> _Set task_
Track down every line below that holds "this" and copy it.

= = =

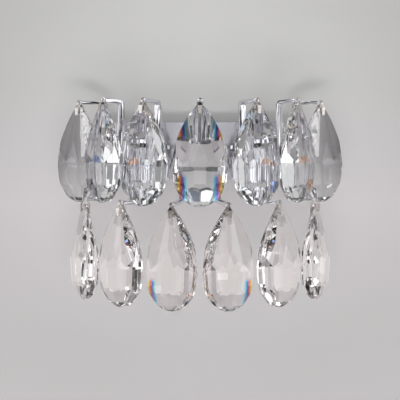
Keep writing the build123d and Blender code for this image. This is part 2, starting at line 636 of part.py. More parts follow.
# ================================================================ lamp arms, cups and holders
tube_end = LAMP_Y + CUP_DIAMETER / 2 - CUP_WALL
tube_top = BOX_BOTTOM + TUBE_INSIDE
holder_back = LAMP_Y + HOLDER_DIAMETER / 2
for side_name, side in SIDES.items():
    lamp_x = side * LAMP_X
    tube_plane = Plane(origin=(lamp_x, 0, 0), x_dir=(0, 1, 0), z_dir=(1, 0, 0))
    mouth = Plane(origin=(lamp_x, -TUBE_BACK, tube_top), z_dir=(0, 0, -1))
    tube_route = ((-TUBE_BACK, tube_top), (-TUBE_BACK, TUBE_Z), (tube_end, TUBE_Z))
    with BuildPart() as lamp_arm:
        with BuildLine(tube_plane):
            FilletPolyline(*tube_route, radius=TUBE_BEND)
        with BuildSketch(mouth):
            Circle(TUBE_DIAMETER / 2)
            Circle(TUBE_DIAMETER / 2 - TUBE_WALL, mode=Mode.SUBTRACT)
        sweep()
        with BuildSketch(Plane.XY.offset(BOX_BOTTOM)):
            with Locations((lamp_x, -TUBE_BACK)):
                Circle(COLLAR_DIAMETER / 2)
                Circle((TUBE_DIAMETER - TUBE_WALL) / 2, mode=Mode.SUBTRACT)
        extrude(amount=-COLLAR_HEIGHT)
    save(lamp_arm.part, f"lamp_arm_{side_name}")

    with BuildPart() as lamp_cup:
        with BuildSketch(Plane.XY.offset(CUP_BOTTOM)):
            with Locations((lamp_x, LAMP_Y)):
                Circle(CUP_DIAMETER / 2)
        extrude(amount=CUP_HEIGHT)
        with BuildSketch(Plane.XY.offset(CUP_BOTTOM)):
            with Locations((lamp_x, LAMP_Y)):
                Circle(CUP_DIAMETER / 2 + CUP_FOOT)
        extrude(amount=CUP_FOOT_HEIGHT)
        with BuildSketch(Plane.XY.offset(CUP_FLOOR)):
            with Locations((lamp_x, LAMP_Y)):
                Circle(CUP_DIAMETER / 2 - CUP_WALL)
        extrude(amount=CUP_HEIGHT, mode=Mode.SUBTRACT)
        with BuildSketch(Plane.XZ.offset(-LAMP_Y)):
            with Locations((lamp_x, TUBE_Z)):
                Circle(TUBE_DIAMETER / 2)
        extrude(amount=-CUP_DIAMETER, mode=Mode.SUBTRACT)
        with BuildSketch(Plane.XY.offset(CUP_BOTTOM)):
            with Locations((lamp_x, LAMP_Y)):
                with GridLocations(0, HOLDER_SCREW_SPACING, 1, 2):
                    Circle(HOLDER_SCREW / 2 + THREAD_SLACK)
        extrude(amount=CUP_WALL, mode=Mode.SUBTRACT)
    save(lamp_cup.part, f"lamp_cup_{side_name}")

    with BuildPart() as lamp_holder:
        with BuildSketch(Plane.XY.offset(CUP_FLOOR)):
            with Locations((lamp_x, LAMP_Y)):
                Circle(HOLDER_DIAMETER / 2)
        extrude(amount=HOLDER_HEIGHT)
        chamfer(lamp_holder.edges().sort_by(Axis.Z)[-1], HOLDER_CHAMFER)
        with BuildSketch(Plane.XY.offset(HOLDER_TOP)):
            with Locations((lamp_x, LAMP_Y)):
                with GridLocations(PIN_PITCH, 0, 2, 1):
                    Rectangle(PIN_WIDTH + 2 * PIN_SLACK, PIN_THICKNESS + 2 * PIN_SLACK)
        extrude(amount=-PIN_LENGTH - PIN_SLACK, mode=Mode.SUBTRACT)
        with BuildSketch(Plane.XZ.offset(-holder_back)):
            with Locations((lamp_x, TUBE_Z)):
                Circle(LEAD / 2 + LEAD_SLACK)
        extrude(amount=LEAD_GRIP + LEAD_SLACK, mode=Mode.SUBTRACT)
        with BuildSketch(Plane.XY.offset(CUP_FLOOR)):
            with Locations((lamp_x, LAMP_Y)):
                with GridLocations(0, HOLDER_SCREW_SPACING, 1, 2):
                    Circle(HOLDER_SCREW / 2 + THREAD_SLACK)
        extrude(amount=HOLDER_SCREW_LENGTH - CUP_WALL, mode=Mode.SUBTRACT)
    save(lamp_holder.part, f"lamp_holder_{side_name}")

    lamp_foot = HOLDER_TOP + LAMP_SEAT
    with BuildPart() as lamp:
        with BuildSketch(Plane.XY.offset(lamp_foot)):
            with Locations((lamp_x, LAMP_Y)):
                RectangleRounded(LAMP_PINCH_WIDTH, LAMP_PINCH_DEPTH, LAMP_PINCH_CORNER)
        extrude(amount=LAMP_PINCH_HEIGHT)
        with BuildSketch(Plane.XY.offset(lamp_foot + LAMP_SHOULDER)):
            with Locations((lamp_x, LAMP_Y)):
                Circle(LAMP_DIAMETER / 2)
        extrude(amount=LAMP_HEIGHT - LAMP_SHOULDER)
        fillet(lamp.edges().sort_by(Axis.Z)[-1], LAMP_DOME)
        with BuildSketch(Plane.XY.offset(lamp_foot)):
            with Locations((lamp_x, LAMP_Y)):
                with GridLocations(PIN_PITCH, 0, 2, 1):
                    Rectangle(PIN_WIDTH, PIN_THICKNESS)
        extrude(amount=-PIN_LENGTH)
    save(lamp.part, f"lamp_{side_name}")

    # the lead rises out of a terminal, crosses the box and runs down through the tube to the holder
    pole_x = TERMINAL_X + side * TERMINAL_PITCH
    lead_start = (pole_x, bore_y, TERMINAL_HEIGHT / 2 - LEAD_GRIP)
    lead_route = (
        lead_start,
        (pole_x, bore_y, LEAD_Z),
        (lamp_x, -TUBE_BACK, LEAD_Z),
        (lamp_x, -TUBE_BACK, TUBE_Z),
        (lamp_x, holder_back - LEAD_GRIP, TUBE_Z),
    )
    with BuildPart() as lamp_lead:
        with BuildLine():
            FilletPolyline(*lead_route, radius=LEAD_BENDS)
        with BuildSketch(Plane(origin=lead_start)):
            Circle(LEAD / 2)
        sweep()
    save(lamp_lead.part, f"lamp_lead_{side_name}")

holder_screw = screw(
    HOLDER_SCREW_HEAD, HOLDER_SCREW_HEAD_HEIGHT, HOLDER_SCREW, HOLDER_SCREW_LENGTH
)
holder_screw_seats = [
    Plane(
        origin=(side * LAMP_X, LAMP_Y + way * HOLDER_SCREW_SPACING / 2, CUP_BOTTOM),
        x_dir=(1, 0, 0),
        z_dir=(0, 0, -1),
    )
    for side in SIDES.values()
    for way in SIDES.values()
]
with BuildPart(*holder_screw_seats) as holder_screws:
    add(holder_screw)
save(holder_screws.part, "holder_screws")

nut_seats = [
    Plane(origin=(side * LAMP_X, -TUBE_BACK, BOX_FLOOR)) for side in SIDES.values()
]
with BuildPart() as lamp_arm_nuts:
    with BuildSketch(*nut_seats):
        RegularPolygon(NUT_ACROSS / 2, 6, major_radius=False)
        Circle(TUBE_DIAMETER / 2 + THREAD_SLACK, mode=Mode.SUBTRACT)
    extrude(amount=NUT_HEIGHT)
save(lamp_arm_nuts.part, "lamp_arm_nuts")
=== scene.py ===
import logging
import math
from dataclasses import dataclass, field
from enum import Enum

import bmesh
import bpy
import numpy as np
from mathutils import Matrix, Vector


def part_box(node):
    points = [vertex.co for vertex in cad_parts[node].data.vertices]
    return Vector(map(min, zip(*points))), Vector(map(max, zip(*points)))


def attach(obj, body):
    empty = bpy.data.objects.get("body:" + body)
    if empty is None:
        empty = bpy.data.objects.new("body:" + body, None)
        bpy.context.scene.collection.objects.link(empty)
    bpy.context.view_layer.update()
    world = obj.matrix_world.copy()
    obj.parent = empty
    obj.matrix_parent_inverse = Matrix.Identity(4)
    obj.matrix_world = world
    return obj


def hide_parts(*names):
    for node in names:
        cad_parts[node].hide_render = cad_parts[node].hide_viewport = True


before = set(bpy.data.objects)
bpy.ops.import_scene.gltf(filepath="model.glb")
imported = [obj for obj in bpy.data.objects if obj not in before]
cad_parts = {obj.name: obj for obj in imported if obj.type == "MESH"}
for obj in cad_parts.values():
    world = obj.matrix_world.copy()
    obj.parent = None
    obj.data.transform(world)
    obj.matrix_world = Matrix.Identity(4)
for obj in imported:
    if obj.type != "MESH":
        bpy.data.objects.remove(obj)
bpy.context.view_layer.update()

log = logging.getLogger("wall_light")

Colour = tuple[float, float, float]
Point = tuple[float, float, float]
Stops = tuple[tuple[float, Colour], ...]
Levels = tuple[tuple[float, float], ...]
Source = float | tuple[float, ...] | bpy.types.NodeSocket

MM = 0.001
BOX_FACE_Y = -21.0 * MM
UPPER_COUNT = 7
LOWER_COUNT = 6
WHITE = (1.0, 1.0, 1.0)


class Side(Enum):
    """A side of the light, by the sign of its places across."""

    LEFT = -1.0
    RIGHT = 1.0


class Tier(Enum):
    """A tier of pendants, by the word that starts its nodes' names."""

    UPPER = "upper"
    LOWER = "lower"


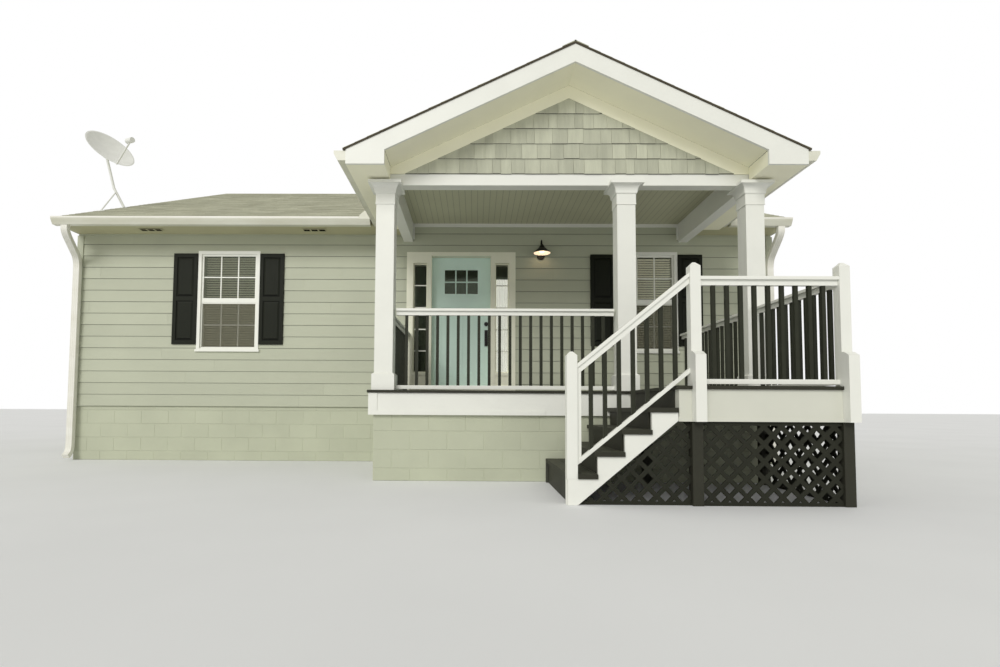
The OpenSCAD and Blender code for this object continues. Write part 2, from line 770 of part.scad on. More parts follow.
module porch_roof() {
  color("#8b8c83") seat() {
    porch_roof_half(1);
    porch_roof_half(-1);
  }
}

module deck_floor() {
  color("#4f5049") seat() difference() {
    box(deck_x0 - plank_out, deck_x1 + plank_out, deck_y0 - plank_out, deck_y1, band_z1, porch_z);
    for (x = [post_x0, post_x1])
      box(x - eps, x + post_w + eps, deck_y0 - 100, deck_y0 + post_w + eps, band_z1 - 10, porch_z + 10);
  }
}

module deck_rim() {
  color("#eae8e0") seat() difference() {
    union() {
      box(deck_x0, deck_x1, deck_y0, deck_y1 - eps, rim_z0, band_z1 - eps);
      box(deck_x0 - 6, deck_x1 + 6, deck_y0 - 6, deck_y1 - eps, rim_z0, rim_z0 + 36);
    }
    box(deck_x0 + rim_t, deck_x1 - rim_t, deck_y0 + rim_t, deck_y1 - rim_t, rim_z0 - 10, porch_z);
    for (x = [post_x0, post_x1])
      box(x - eps, x + post_w + 20, deck_y0 - 100, deck_y0 + post_w + eps, rim_z0 - 10, porch_z);
  }
}

module deck_supports() {
  color("#3b3a36") seat()
    for (x = [post_x0, post_x1], y = [deck_y0 + eps, deck_y1 - rim_t - post_w])
      box(x, x + post_w, y, y + post_w, 0, rim_z0 - eps);
}

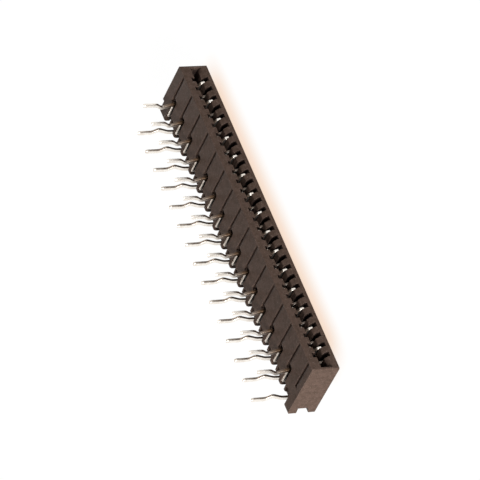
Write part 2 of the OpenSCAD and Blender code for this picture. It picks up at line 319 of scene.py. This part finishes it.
def stamped(name, outline, x, bare_edge, bare_face):
    """One mesh of equal sheets at the places x. The outline is repeated in
    rings across the sheet; towards a face with edge radius r a ring at angle
    a lies r (1 - cos a) inside that face and is drawn in by r (1 - sin a)
    along the outline's normal. Both faces are closed by one polygon.
    bare_edge and bare_face say, for each point of the outline, how bare of
    tin its sheared edge and its face are; the attribute "bare" is the larger
    of bare_edge times sin(a) ** 2 and bare_face."""
    along = np.roll(outline, -1, 0) - np.roll(outline, 1, 0)
    along /= np.linalg.norm(along, axis=1, keepdims=True)
    outward = np.stack([along[:, 1], -along[:, 0]], axis=1)
    a = np.linspace(0, math.pi / 2, 4)
    across = np.concatenate([ROLLED_R * (1 - np.cos(a)) - SHEET / 2,
                             SHEET / 2 - SHARP_R * (1 - np.cos(a[::-1]))])
    drawn_in = np.concatenate([ROLLED_R * (1 - np.sin(a)), SHARP_R * (1 - np.sin(a[::-1]))])
    side = outline - drawn_in[:, None, None] * outward
    rings, n = side.shape[:2]
    sheet = np.concatenate([np.broadcast_to(across[:, None, None], (rings, n, 1)), side], axis=2)
    points = np.array([0, -BODY_DEPTH / 2, 0]) + np.stack([sheet + [c, 0, 0] for c in x])
    j = np.arange(n)
    ring = np.arange(rings - 1)[:, None] * n
    wall = np.stack([ring + j, ring + np.roll(j, -1), ring + n + np.roll(j, -1), ring + n + j],
                    axis=-1).reshape(-1, 4)
    start = (np.arange(len(x)) * rings * n)[:, None]
    walls = (wall[None] + start[:, None]).reshape(-1, 4)
    near = (start + j[::-1]).tolist()
    far = (start + (rings - 1) * n + j).tolist()
    mesh = bpy.data.meshes.new(name)
    mesh.from_pydata((points.reshape(-1, 3) * MM).tolist(), [], walls.tolist() + near + far)
    mesh.polygons.foreach_set("use_smooth", np.arange(len(mesh.polygons)) < len(walls))
    sheared = np.concatenate([np.sin(a), np.sin(a[::-1])])[:, None] ** 2 * bare_edge
    sheared = np.maximum(sheared, bare_face)
    bare = mesh.attributes.new("bare", "FLOAT", "POINT")
    bare.data.foreach_set("value", np.tile(sheared.ravel(), len(x)).astype(np.float32))
    piece = bpy.data.objects.new(name, mesh)
    bpy.context.scene.collection.objects.link(piece)
    return piece


rear_x = -(2 * PAIRS - 1) * PITCH / 2 + 2 * PITCH * np.arange(PAIRS)
root_foot = [(ARMS_JOIN, POCKET_FLOOR, 0.05), (ROOT_END, POCKET_FLOOR, 0.08)]
front_outline = round_off(
    spring_arm(FRONT_FORK) + root_foot +
    [(ROOT_END, SHOULDER_Z, 0.10), (FRONT_TAIL + TAIL_W / 2, SHOULDER_Z, 0.04)] +
    tail_sides(FRONT_TAIL, 1) +
    [(FRONT_TAIL - TAIL_W / 2, FIXED_TOP, 0.15)] + fixed_arm_tip(FRONT_FORK))
rear_outline = round_off(
    spring_arm(REAR_FORK) + root_foot +
    [(ROOT_END, NECK_Z, 0.15), (REAR_TAIL + TAIL_W / 2, NECK_Z, 0.30)] +
    tail_sides(REAR_TAIL, -1) +
    [(REAR_TAIL - TAIL_W / 2, POCKET_ROOF, 0.10), (ARMS_JOIN, POCKET_ROOF, 0.05),
     (ARMS_JOIN, FIXED_TOP, 0.05)] + fixed_arm_tip(REAR_FORK))
# How bare of tin each point of an outline is, from 0 to 1. A front contact is
# bare from behind the tip of its fork up to the kink of its tail, with faces
# stained up to there, and less so on the shoulder, which shows behind the
# tail. The edge of a rear contact is bare all round, less so at the end of
# its tail, and its faces are half stained inside the moulding.
EDGE_BARE_FROM, EDGE_BARE_TO = 0.8, 4.35
FACE_STAIN_FROM, FACE_STAIN_TO = 0.62, 4.5
SHOULDER_EDGE, SHOULDER_FACE = 0.55, 0.4
REAR_EDGE, REAR_END_EDGE, REAR_FACE = 0.8, 0.3, 0.5

depth, height = front_outline.T
shoulder = (depth > FRONT_TAIL + TAIL_W / 2 + 0.02) & (height > SHOULDER_Z - 0.1)
front_edge = np.clip((depth - EDGE_BARE_FROM) / 0.2, 0, 1) \
    * np.clip((EDGE_BARE_TO - height) / 0.4, 0, 1) * np.where(shoulder, SHOULDER_EDGE, 1.0)
front_face = np.clip((depth - FACE_STAIN_FROM) / 0.15, 0, 1) \
    * np.clip((FACE_STAIN_TO - height) / 0.5, 0, 1) * np.where(shoulder, SHOULDER_FACE, 1.0)
height = rear_outline[:, 1]
rear_edge = np.where(height > TAIL_TOP - 0.3, REAR_END_EDGE, REAR_EDGE)
rear_face = np.where(height > POCKET_ROOF + 0.1, 0.0, REAR_FACE)
front_contacts = stamped("front_contacts", front_outline, rear_x + PITCH, front_edge, front_face)
rear_contacts = stamped("rear_contacts", rear_outline, rear_x, rear_edge, rear_face)

# Matt tin: a soft warm silver with a fine grain along the rolled strip, over
# bronze that has gone brown where it is bare.
TIN_COLOURS = {"dull": "#ece3d8", "bright": "#fbf6ee", "bare": "#65503f"}

tin_mat, tree, out = new_material("matt_tin_plating")
place = add(tree, "ShaderNodeTexCoord")
spangle = add(tree, "ShaderNodeTexNoise", {"Scale": 2.5 / MM, "Detail": 3.0},
              {"Vector": (place, "Object")})
ramp = add(tree, "ShaderNodeValToRGB", links={"Fac": (spangle, "Fac")})
for stop, place_on_ramp, name in zip(ramp.color_ramp.elements, (0.35, 0.65), ("dull", "bright")):
    stop.position, stop.color = place_on_ramp, linear(TIN_COLOURS[name])
bare = add(tree, "ShaderNodeAttribute", attribute_name="bare")
colour = add(tree, "ShaderNodeMix", {7: linear(TIN_COLOURS["bare"])},
             {"Factor": (bare, "Fac"), 6: (ramp, 0)}, data_type="RGBA")
# rolling lines 0.03 mm apart run along the strip, that is along Z
lines = add(tree, "ShaderNodeMapping", {"Scale": (1.0, 1.0, 0.06)}, {"Vector": (place, "Object")})
grain = add(tree, "ShaderNodeTexNoise", {"Scale": 30.0 / MM, "Detail": 2.0},
            {"Vector": (lines, 0)})
bump = add(tree, "ShaderNodeBump", {"Strength": 0.15, "Distance": 0.003 * MM},
           {"Height": (grain, "Fac")})
smooth = add(tree, "ShaderNodeMapRange", {"To Min": 0.20, "To Max": 0.32},
             {"Value": (spangle, "Fac")})
rough = add(tree, "ShaderNodeMath", {1: 0.25}, {0: (bare, "Fac"), 2: (smooth, 0)},
            operation="MULTIPLY_ADD")
tin = add(tree, "ShaderNodeBsdfPrincipled", {"Metallic": 1.0},
          {"Base Color": (colour, 2), "Roughness": (rough, 0), "Normal": (bump, 0)})
tree.links.new(tin.outputs[0], out.inputs["Surface"])

for piece, row in ((front_contacts, "front_contact"), (rear_contacts, "rear_contact")):
    piece.data.materials.append(tin_mat)
    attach(piece, "root")
    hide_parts(*[f"{row}_{k + 1:02d}" for k in range(PAIRS)])
for name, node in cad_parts.items():
    if name != "housing":
        node.data.materials.clear()
        node.data.materials.append(tin_mat)
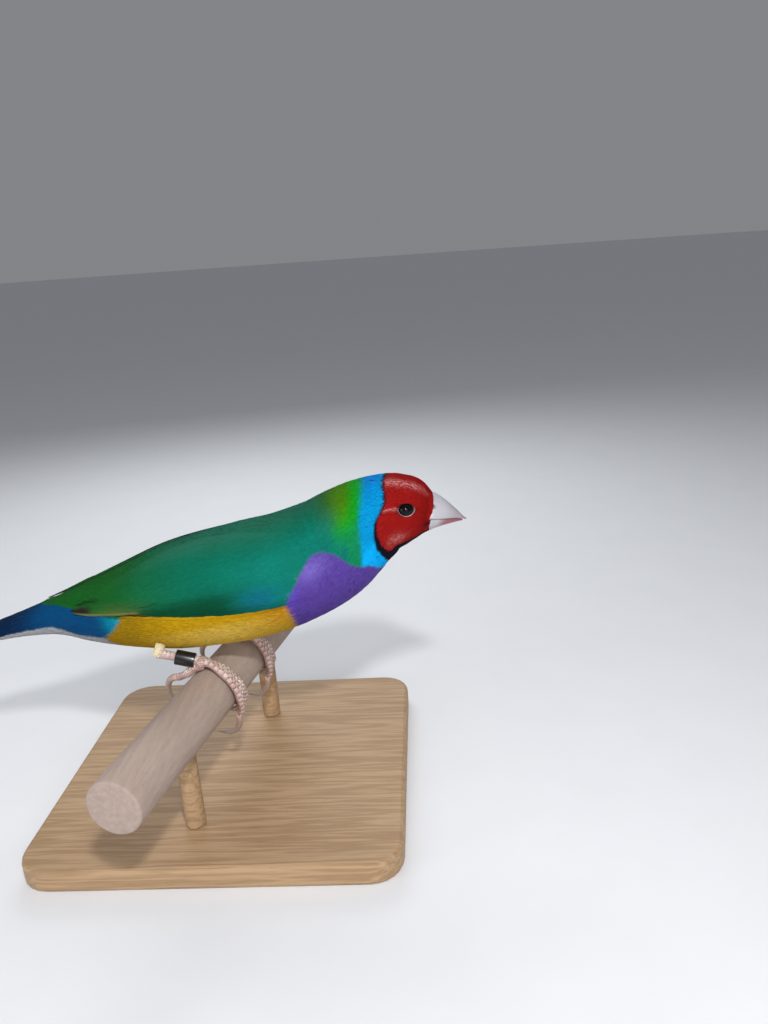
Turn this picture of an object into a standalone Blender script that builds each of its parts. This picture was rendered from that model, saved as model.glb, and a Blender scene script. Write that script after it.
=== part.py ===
"""Gouldian finch, a life-size still model that grips a round perch on a small display stand.

The bird looks along +X, its left side is +Y, and the origin is the middle of the base's underside.
Lengths are in millimetres up to the point where a mesh is made, and in metres in the scene.
"""
import math

import bmesh
import bpy
import numpy as np
from mathutils import Matrix, Vector

MM = 0.001
GAP = 0.3

# Display stand and perch
BASE_LENGTH = 92.0
BASE_WIDTH = 84.0
BASE_THICKNESS = 6.0
BASE_EDGE = 1.0
ROD_DIAMETER = 5.0
ROD_PLACES = {"stand_rod_front": -27.0, "stand_rod_back": 23.0}
PERCH_HEIGHT = 33.0
PERCH_DIAMETER = 13.0
PERCH_TURN = 12.0
PERCH_SPAN = (-56.0, 36.0)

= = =

> _Response to the task_
Keep writing the build123d and Blender code for this image. This is part 2, starting at line 636 of part.py. More parts follow.
The OpenSCAD and Blender code for this object continues. Write part 2, from line 770 of part.scad on. More parts follow.
Write part 2 of the OpenSCAD and Blender code for this picture. It picks up at line 319 of scene.py. This part finishes it.
Turn this picture of an object into a standalone Blender script that builds each of its parts. This picture was rendered from that model, saved as model.glb, and a Blender scene script. Write that script after it.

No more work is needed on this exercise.